On 11/20/2016 06:36 PM, Bob Liu wrote:
On 11/19/2016 08:22 AM, Jim Fehlig wrote:
> On 11/10/2016 09:14 PM, Bob Liu wrote:
>> Tunnelled migration doesn't require any extra network connections beside the
>> libvirt daemon.
>> It's capable of strong encryption and the default option of openstack-nova.
>>
>> This patch adds the tunnelled migration(Tunnel3params) support to libxl.

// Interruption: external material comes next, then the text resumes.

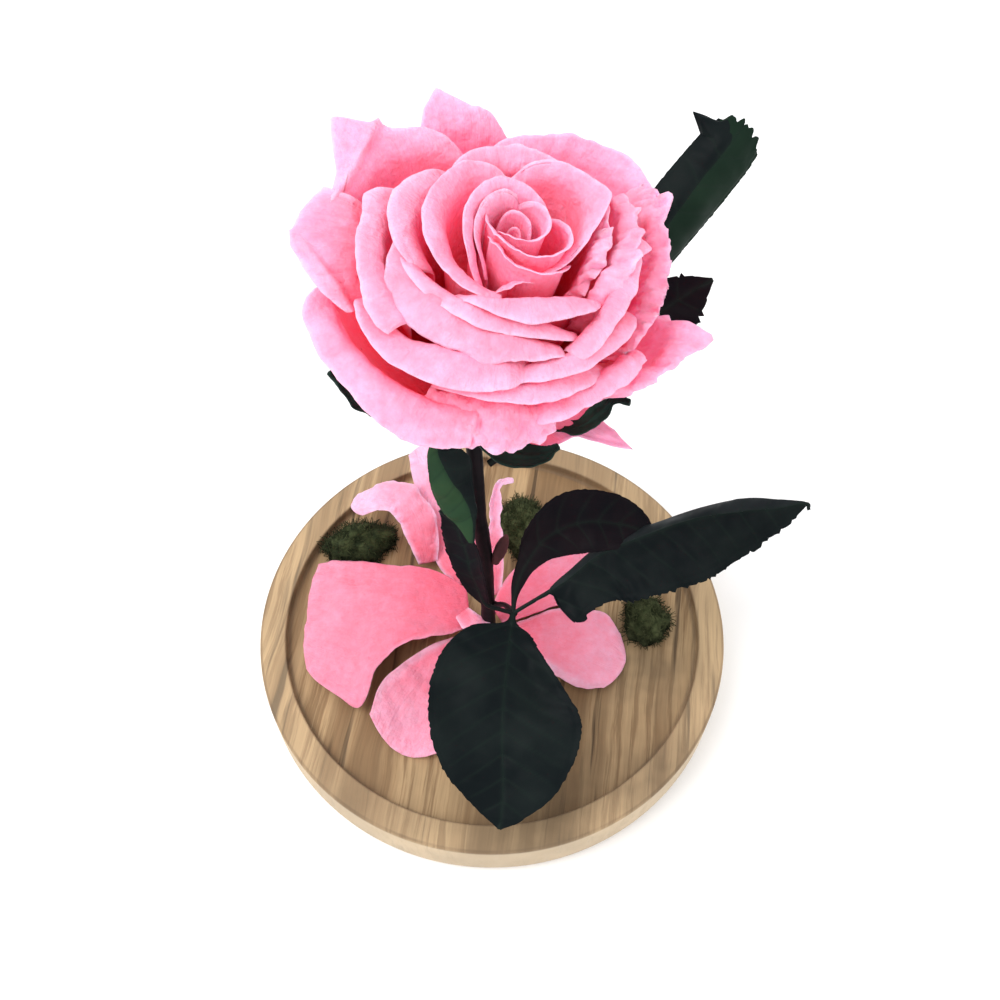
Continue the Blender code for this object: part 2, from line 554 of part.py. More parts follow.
def build_base(material):
    recess = BASE_RADIUS - RIM_WIDTH
    profile = [
        (0, 0),
        (BASE_RADIUS - 2 * BASE_EDGE, 0),
        (BASE_RADIUS - BASE_EDGE, 0.3 * BASE_EDGE),
        (BASE_RADIUS - 0.4 * BASE_EDGE, 1.2 * BASE_EDGE),
        (BASE_RADIUS, 2.6 * BASE_EDGE),
        (BASE_RADIUS, BASE_HEIGHT - 0.6),
        (BASE_RADIUS - 0.6, BASE_HEIGHT),
        (recess + 0.5, BASE_HEIGHT),
        (recess, BASE_HEIGHT - 0.5),
        (recess - 0.2, FLOOR + 0.8),
        (recess - 1.0, FLOOR),
        (0, FLOOR),
    ]
    return turned("wooden_base", profile, BASE_SIDES, material)


def build_hip(material, parent):
    profile = [
        (0, -HIP_HEIGHT),
        (0.35 * HIP_RADIUS, -HIP_HEIGHT),
        (0.62 * HIP_RADIUS, -0.80 * HIP_HEIGHT),
        (0.90 * HIP_RADIUS, -0.45 * HIP_HEIGHT),
        (HIP_RADIUS, -0.18 * HIP_HEIGHT),
        (0.95 * HIP_RADIUS, 0),
        (0, 0.2),
    ]
    return turned("rose_hip", profile, 16, material, parent)


def build_moss(name, place, material):
    """A low lumpy tuft with a flat underside."""
    x, y, half_x, half_y, tall, turn = place
    form = bmesh.new()
    bmesh.ops.create_icosphere(form, subdivisions=2, radius=1.0)
    spin = Matrix.Rotation(math.radians(turn), 3, "Z")
    for point in form.verts:
        p = point.co.copy()
        lump = 1 + 0.10 * math.sin(7 * p.x + x) * math.sin(6 * p.y + y) + 0.06 * math.sin(11 * p.z + 5 * p.x)
        wide = spin @ Vector((p.x * half_x * lump, p.y * half_y * lump, 0))
        high = FLOOR + GAP + tall * max(0.0, p.z) * lump
        point.co = (Vector((x, y, 0)) + Vector((wide.x, wide.y, high))) * MM
    flat = [point for point in form.verts if point.co.z < (FLOOR + GAP) * MM + 1e-7]
    inner = [face for face in form.faces if all(point in flat for point in face.verts)]
    bmesh.ops.dissolve_faces(form, faces=inner)
    mesh = bpy.data.meshes.new(name)
    form.to_mesh(mesh)
    form.free()
    return add_object(name, mesh, material)


def head_frame():
    lean = Matrix.Rotation(math.radians(HEAD_LEAN_FRONT), 4, "X") @ Matrix.Rotation(math.radians(HEAD_LEAN_RIGHT), 4, "Y")
    head = bpy.data.objects.new("flower_head", None)
    bpy.context.scene.collection.objects.link(head)
    head.matrix_world = Matrix.Translation(Vector(HEAD_PLACE) * MM) @ lean
    return head


def main():
    clear_scene()
    materials = {name: make_material(name) for name in COLOURS}
    build_base(materials["wood"])
    tube("main_stem", STEM, STEM_SIDES, materials["stem"])
    tube("side_shoot", SHOOT, 6, materials["stem"])
    tube("leaf_stalk", LEAF_STALK, 6, materials["stem"])
    head = head_frame()
    build_hip(materials["hip"], head)
    for number, sheet in enumerate(head_petals(), 1):
        add_sheet(f"petal_{number:02d}", sheet, PETAL_THICKNESS, materials["petal"], head)
    for name, sepal in SEPALS.items():
        stations = [
            (r * math.cos(math.radians(a)), r * math.sin(math.radians(a)), h, w, w, 0.4, 0.4)
            for r, a, h, w in sepal["line"]
        ]
        add_sheet(name, blade(stations, (0, 0, 1), 6, 2), LEAF_THICKNESS, materials["leaf"], head)
    for name, leaf in LEAVES.items():
        grid = blade(leaf["line"], leaf["up"], leaf["rows"], leaf["across"], leaf["teeth"])
        add_sheet(name, grid, LEAF_THICKNESS, materials["leaf"])
    for name, petal in FALLEN_PETALS.items():
        grid = blade(petal["line"], (0, 0, 1), 8, 4)
        add_sheet(name, grid, PETAL_THICKNESS, materials["petal"])
    for name, place in MOSS.items():
        build_moss(name, place, materials["moss"])


main()
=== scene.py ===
# The looks of a preserved rose on a round wooden base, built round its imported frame.
import math
import re

import bmesh
import bpy
import numpy as np
from mathutils import Matrix, Vector


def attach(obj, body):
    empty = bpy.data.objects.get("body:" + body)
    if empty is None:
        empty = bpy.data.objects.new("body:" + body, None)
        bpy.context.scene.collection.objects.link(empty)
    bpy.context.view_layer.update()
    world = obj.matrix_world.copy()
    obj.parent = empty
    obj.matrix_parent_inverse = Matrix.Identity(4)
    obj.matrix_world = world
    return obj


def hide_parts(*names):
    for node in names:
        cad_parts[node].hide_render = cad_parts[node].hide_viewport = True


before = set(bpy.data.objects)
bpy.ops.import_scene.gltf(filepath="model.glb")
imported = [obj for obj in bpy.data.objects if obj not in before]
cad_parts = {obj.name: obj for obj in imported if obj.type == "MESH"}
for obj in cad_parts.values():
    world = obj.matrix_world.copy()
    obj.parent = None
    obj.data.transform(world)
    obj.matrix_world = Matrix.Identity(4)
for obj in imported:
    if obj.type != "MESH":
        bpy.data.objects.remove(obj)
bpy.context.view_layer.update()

mm = 0.001  # the tables below are in millimetres and degrees
scene = bpy.context.scene
print("frame loaded:", len(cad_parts), "nodes")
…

>> On the src side, the data flow is:
>> * libxlDoMigrateSend() -> pipe
>> * libxlTunnel3MigrationFunc() polls pipe out and then write to dest stream.
>>
>> While on the dest side:
>> Stream -> pipe -> 'recvfd of libxlDomainStartRestore'
>>
>> The usage is the same as p2p migration, execpt adding one extra
'--tunnelled' to
>> the libvirt p2p migration command.
>
> Hi Bob,
>
> Thanks for the patch! A few comments below...
>
Thank you for your review.
>>
>> Signed-off-by: Bob Liu <bob.liu(a)oracle.com>
>> ---
>> src/libxl/libxl_driver.c | 58 ++++++++-
>> src/libxl/libxl_migration.c | 281 +++++++++++++++++++++++++++++++++++++++++---
>> src/libxl/libxl_migration.h | 9 ++
>> 3 files changed, 331 insertions(+), 17 deletions(-)
>>
>> diff --git a/src/libxl/libxl_driver.c b/src/libxl/libxl_driver.c
>> index b66cb1f..bc2633b 100644
>> --- a/src/libxl/libxl_driver.c
>> +++ b/src/libxl/libxl_driver.c
>> @@ -5918,6 +5918,61 @@ libxlDomainMigrateBegin3Params(virDomainPtr domain,
>> }
>>
>> static int
>> +libxlDomainMigratePrepareTunnel3Params(virConnectPtr dconn,
>> + virStreamPtr st,
>> + virTypedParameterPtr params,
>> + int nparams,
>> + const char *cookiein,
>> + int cookieinlen,
>> + char **cookieout ATTRIBUTE_UNUSED,
>> + int *cookieoutlen ATTRIBUTE_UNUSED,
>> + unsigned int flags)
>> +{
>> + libxlDriverPrivatePtr driver = dconn->privateData;
>> + virDomainDefPtr def = NULL;
>> + const char *dom_xml = NULL;
>> + const char *dname = NULL;
>> + const char *uri_in = NULL;
>> +
>> +#ifdef LIBXL_HAVE_NO_SUSPEND_RESUME
>> + virReportUnsupportedError();
>> + return -1;
>> +#endif
>> +
>> + virCheckFlags(LIBXL_MIGRATION_FLAGS, -1);
>> + if (virTypedParamsValidate(params, nparams, LIBXL_MIGRATION_PARAMETERS) <
0)
>> + goto error;
>> +
>> + if (virTypedParamsGetString(params, nparams,
>> + VIR_MIGRATE_PARAM_DEST_XML,
>> + &dom_xml) < 0 ||
>> + virTypedParamsGetString(params, nparams,
>> + VIR_MIGRATE_PARAM_DEST_NAME,
>> + &dname) < 0 ||
>> + virTypedParamsGetString(params, nparams,
>> + VIR_MIGRATE_PARAM_URI,
>> + &uri_in) < 0)
>> +
>> + goto error;
>> +
>> + if (!(def = libxlDomainMigrationPrepareDef(driver, dom_xml, dname)))
>> + goto error;
>> +
>> + if (virDomainMigratePrepareTunnel3ParamsEnsureACL(dconn, def) < 0)
>> + goto error;
>> +
>> + if (libxlDomainMigrationPrepareTunnel3(dconn, st, &def, cookiein,
>> + cookieinlen, flags) < 0)
>
> With the exception of the above two calls, this function is identical to
libxlDomainMigratePrepare3Params.
> Perhaps you can use some macro trickery or a common function to reduce the duplicate
code?
>
How about adding a 'is_tunnel' parameter to libxlDomainMigratePrepare3Params()?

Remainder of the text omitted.